Household Wealth Highlights in 2017 Dollars

  • Biggest contributors. Just two assets — home equity and retirement accounts — accounted for 61.7% of households’ wealth in 2017.
  • The median value of home owners’ wealth in their homes was $118,000, and the median household retirement account balance was $65,000.
  • While many households owned these assets, others did not: 38.2% of households did not own a home and 42.7% of households did not have a retirement account. This gap of ownership in two key assets contributes to wealth inequality.

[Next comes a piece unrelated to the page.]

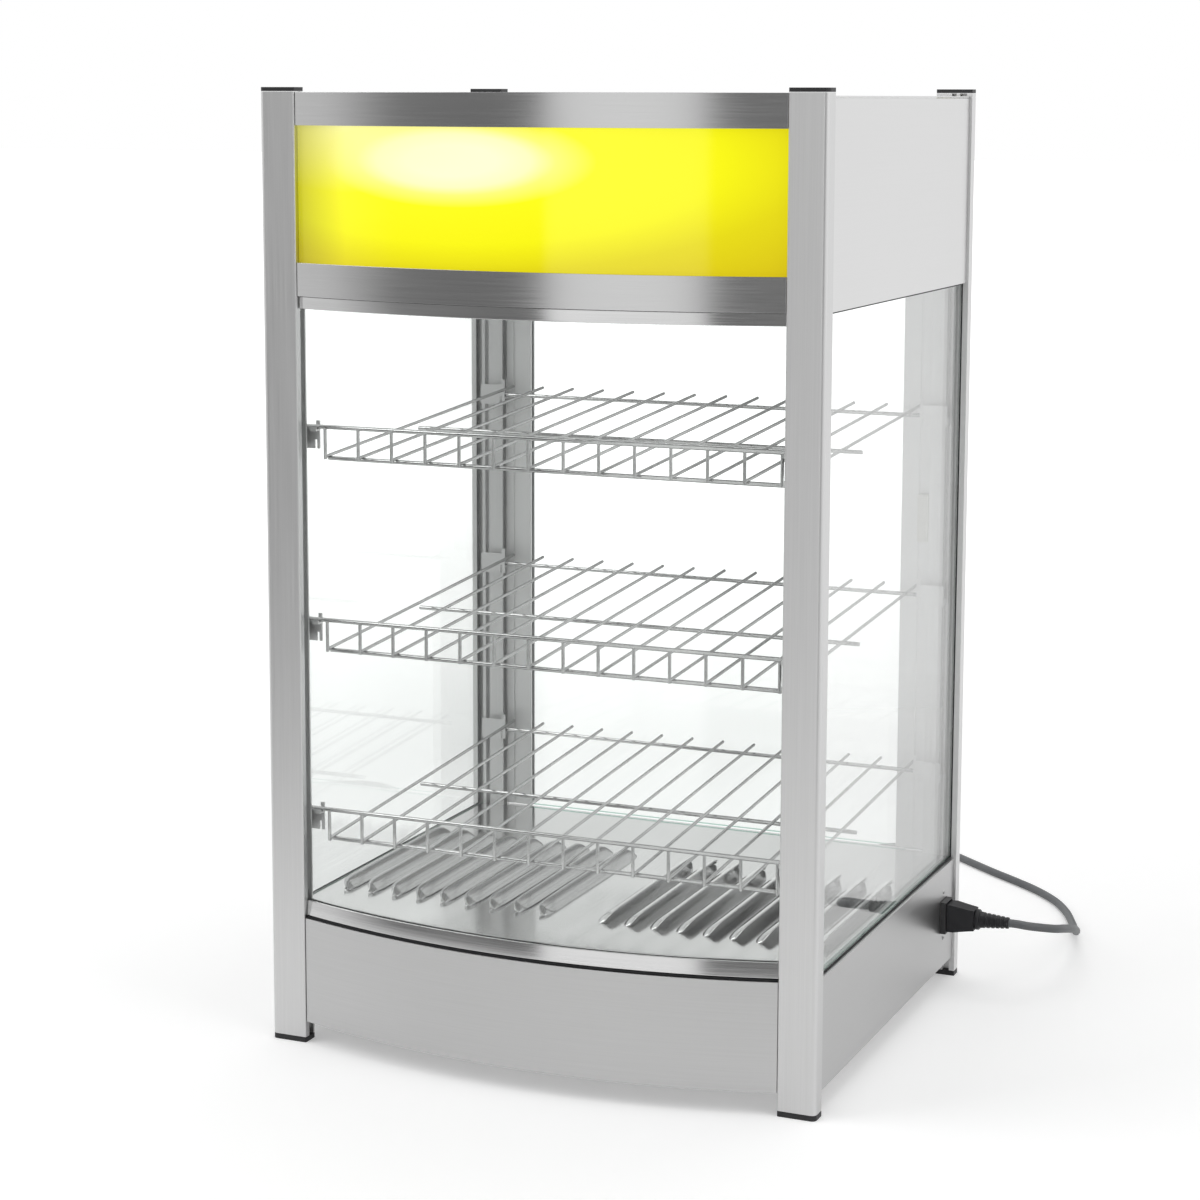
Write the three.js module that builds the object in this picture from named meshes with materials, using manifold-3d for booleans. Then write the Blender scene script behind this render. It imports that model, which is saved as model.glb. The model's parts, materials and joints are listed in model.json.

  • Bank accounts. Some commonly held assets made up a small portion of household wealth. In 2017, 93.7% of households had bank or credit union accounts. However, the accounts made up only 8.9% of total household wealth.
  • Home Ownership. Home equity did not fully account for the difference in median wealth between homeowners and renters. Households that owned their home had a median wealth of $269,100, substantially more than that of those who rented their homes ($3,036). 
  • Even when home equity was excluded from total wealth, the median wealth of homeowners was $109,000, a staggering 35.9 times more than the median wealth of renters.
  • Health insurance. Households with people who did not have health insurance all or part of the year had dramatically lower median wealth ($18,750) than households in which all members had coverage for the full year ($140,500).
  • Those without insurance also had 50% less in their checking accounts and 74% less in their retirement accounts.
  • Marital status, age and gender. Unmarried female householders (those who own or rent the home) of any age had a median wealth of $28,290. That represented 75.9% of their unmarried male counterparts’ median wealth of $37,290 and only 12.1% of their married counterparts’ median wealth of $233,100.
  • Such disparities between genders and marital status persisted over most age groups.
  • Race and Hispanic origin. Relative to Black and Hispanic householders, non-Hispanic White and Asian householders had higher median household wealth.
  • Non-Hispanic White householders had a median household wealth of $171,700, compared with $9,567 for Black householders and $25,000 for Hispanic householders.
  • Asian householders had a median household wealth of $157,400, which was not statistically different from the estimate for non-Hispanic White householders.
  • Education. Higher education was linked to higher median household wealth.
  • Households in which the most educated member held a bachelor’s degree had a median wealth of $198,000, compared with $34,460 for households in which the most educated member only had a high school diploma.
  • Those with graduate or professional degrees had just over twice the median wealth ($396,900) of bachelor degree holders.
  • Employment. Households in which at least one member was unemployed or worked part-time during the year had less wealth.
  • Households in which at least one person had a full-time job for the entire year had a median wealth of $114,200, compared with $81,150 for households in which one or more members had a part-time job during the year, and $19,490 for households in which one or more people were unemployed.


Briana Sullivan is an economist and Donald Hays is a survey statistician in the Census Bureau’s Social, Economic and Housing Statistics Division.